Grout did the research on cocoon buildup and concluded that there is a lower threshold that the bees will chew them out. I have had large cell brood combs that were 30 years old. They were noticeably smaller but only starting to approach the size of a 4.9mm cell after 30 years...


----------



## Rick 1456 (Jun 22, 2010)

I would think it would take a while for the silk to accumulate enough to seal the contaminated wax away from brood. I do "think" it is possible. Just don't know for sure. My "understanding" is the new bee emerges sooner from a smaller cell, foiling the mite cycle. I have read that there are instances where the bee encapsulates itself and leaves the mite out side of the cocoon. I guess what I wonder is, what about all the very old feral colonies that were decimated when the mites first appeared. Wouldn't they have been "regressed" ? I need to go and re read some.:

Posted before no after reading MBs post


----------



## jmgi (Jan 15, 2009)

Michael Bush said:


> Grout did the research on cocoon buildup and concluded that there is a lower threshold that the bees will chew them out. I have had large cell brood combs that were 30 years old. They were noticeably smaller but only starting to approach the size of a 4.9mm cell after 30 years...

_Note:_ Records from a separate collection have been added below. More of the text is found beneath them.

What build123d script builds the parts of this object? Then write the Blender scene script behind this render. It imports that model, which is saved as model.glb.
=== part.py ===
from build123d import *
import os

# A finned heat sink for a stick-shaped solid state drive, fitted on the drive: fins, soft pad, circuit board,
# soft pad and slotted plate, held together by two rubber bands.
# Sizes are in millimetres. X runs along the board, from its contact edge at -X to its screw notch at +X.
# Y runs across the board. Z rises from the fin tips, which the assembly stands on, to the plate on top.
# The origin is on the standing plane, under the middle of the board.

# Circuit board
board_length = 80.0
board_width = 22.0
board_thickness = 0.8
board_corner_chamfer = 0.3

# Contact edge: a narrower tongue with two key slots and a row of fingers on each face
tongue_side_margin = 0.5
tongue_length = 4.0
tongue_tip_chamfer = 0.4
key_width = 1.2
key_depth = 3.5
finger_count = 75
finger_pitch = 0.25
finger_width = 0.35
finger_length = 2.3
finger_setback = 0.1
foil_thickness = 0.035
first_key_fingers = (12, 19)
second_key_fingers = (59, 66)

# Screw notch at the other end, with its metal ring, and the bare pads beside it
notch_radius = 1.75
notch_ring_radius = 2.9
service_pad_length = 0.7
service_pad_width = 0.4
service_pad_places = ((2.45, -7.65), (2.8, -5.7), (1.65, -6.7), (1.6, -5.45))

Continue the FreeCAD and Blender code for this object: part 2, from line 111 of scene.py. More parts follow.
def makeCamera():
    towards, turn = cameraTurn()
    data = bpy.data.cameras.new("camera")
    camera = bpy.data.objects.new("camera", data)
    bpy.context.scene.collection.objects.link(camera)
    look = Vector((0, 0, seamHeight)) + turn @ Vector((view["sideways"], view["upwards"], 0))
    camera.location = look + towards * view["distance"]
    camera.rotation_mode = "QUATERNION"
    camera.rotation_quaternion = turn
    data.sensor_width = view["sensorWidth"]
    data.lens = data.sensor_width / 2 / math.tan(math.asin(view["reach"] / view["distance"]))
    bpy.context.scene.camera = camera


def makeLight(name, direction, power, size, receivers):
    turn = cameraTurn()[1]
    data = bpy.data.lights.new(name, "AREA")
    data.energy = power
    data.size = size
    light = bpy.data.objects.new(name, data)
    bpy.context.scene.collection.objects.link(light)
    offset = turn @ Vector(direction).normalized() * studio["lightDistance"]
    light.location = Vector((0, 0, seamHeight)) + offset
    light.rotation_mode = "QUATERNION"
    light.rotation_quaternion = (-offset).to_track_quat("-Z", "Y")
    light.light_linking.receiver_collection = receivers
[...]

Thanks Michael, that is a very interesting observation about your old combs, so the bees must realize at some point that they have to get rid of the buildup of cocoons over time. John


----------



## Solomon Parker (Dec 21, 2002)

Check out this article written by Dave Cushman.

http://www.dave-cushman.net/bee/smalboldcomb.html


----------



## Michael Bush (Aug 2, 2002)

Nice picture of chewed out combs. That's what Grout observed in his research. Chewing out when they reached a lower threshold.


----------



## Rick 1456 (Jun 22, 2010)

Would the bullet shape of the cell make a difference when the larvae spins her cocoon,,,leaving the mite behind?


----------



## Oldtimer (Jul 4, 2010)

The first job I had as a youngster, we had some combs that were 40 years old and more, which could be verified because there had been a design change in the frame at that time.

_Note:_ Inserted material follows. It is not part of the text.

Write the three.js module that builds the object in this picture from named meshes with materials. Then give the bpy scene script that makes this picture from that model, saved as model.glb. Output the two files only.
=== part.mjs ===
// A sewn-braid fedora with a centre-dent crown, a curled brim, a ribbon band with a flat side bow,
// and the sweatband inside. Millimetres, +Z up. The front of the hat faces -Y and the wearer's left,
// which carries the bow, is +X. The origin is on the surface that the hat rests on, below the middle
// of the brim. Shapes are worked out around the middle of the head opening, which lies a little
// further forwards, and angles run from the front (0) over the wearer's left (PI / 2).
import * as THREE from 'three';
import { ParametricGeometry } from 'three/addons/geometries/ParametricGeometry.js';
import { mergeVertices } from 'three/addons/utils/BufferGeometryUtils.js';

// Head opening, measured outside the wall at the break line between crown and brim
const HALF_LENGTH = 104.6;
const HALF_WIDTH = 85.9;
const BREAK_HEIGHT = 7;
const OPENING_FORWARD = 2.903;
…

The foundation used was 5.5 mm. The cell width was very little / no different to brood comb that had only seen a few cycles. We believed the bees must clean down the cell walls regularly. What did happen though, was build up on the bottom of the cell. This may have been encouraged because we used 35 mm end bars, and only ran 9 frames to a brood box. In fact, the frames over the years got a build up of propolis that eventually went very hard on the end bars and the frames were not closed all the way up, so the gap between centres was wider than natural.

This meant that cocoon build up on the cell bottoms could go quite thick, with no effect on the bees as they had room to extend the cells outwards. However we did get combs where buildup was so thick that the bees could no longer rear brood in that section and there would be a bald patch in the comb. At that stage we removed and replaced the comb. However this did not happen as much as, in theory, you would think it should. We would also sometimes see old, heavy brood comb, which the bees stripped right back to the foundation, and were in the process of cleaning before rebuilding and we could find the cell bottom cocoon buildup bits on the hive bottom board and out the front, so it does happen. So to me, I think the bees must have some mechanism to reduce the cell bottom, although some bees clearly could not as we had to replace combs, this probably varied from hive to hive. In any case, cell size (width) does not reduce to any significant extent regardless of how many generations have been raised in it, but bottom buildup may occur.

So, a feral hive in pre varroa times, should not, in theory, have had too much difficulty with the "mechanics", of surviving for up to around 40 years. After that, it would have depended wether they were a bee that stripped and cleaned cell bottoms, or not. It could be, that in a reasonable sized cavity, if a section of brood comb became unusable to the bees, they would abandon it and raise brood in another area. The wax moths would destroy comb in the abandoned area and faciltate possible re-use of that area at some future time.

All this just my opinion, take it or leave it, the musings of an old beek.


----------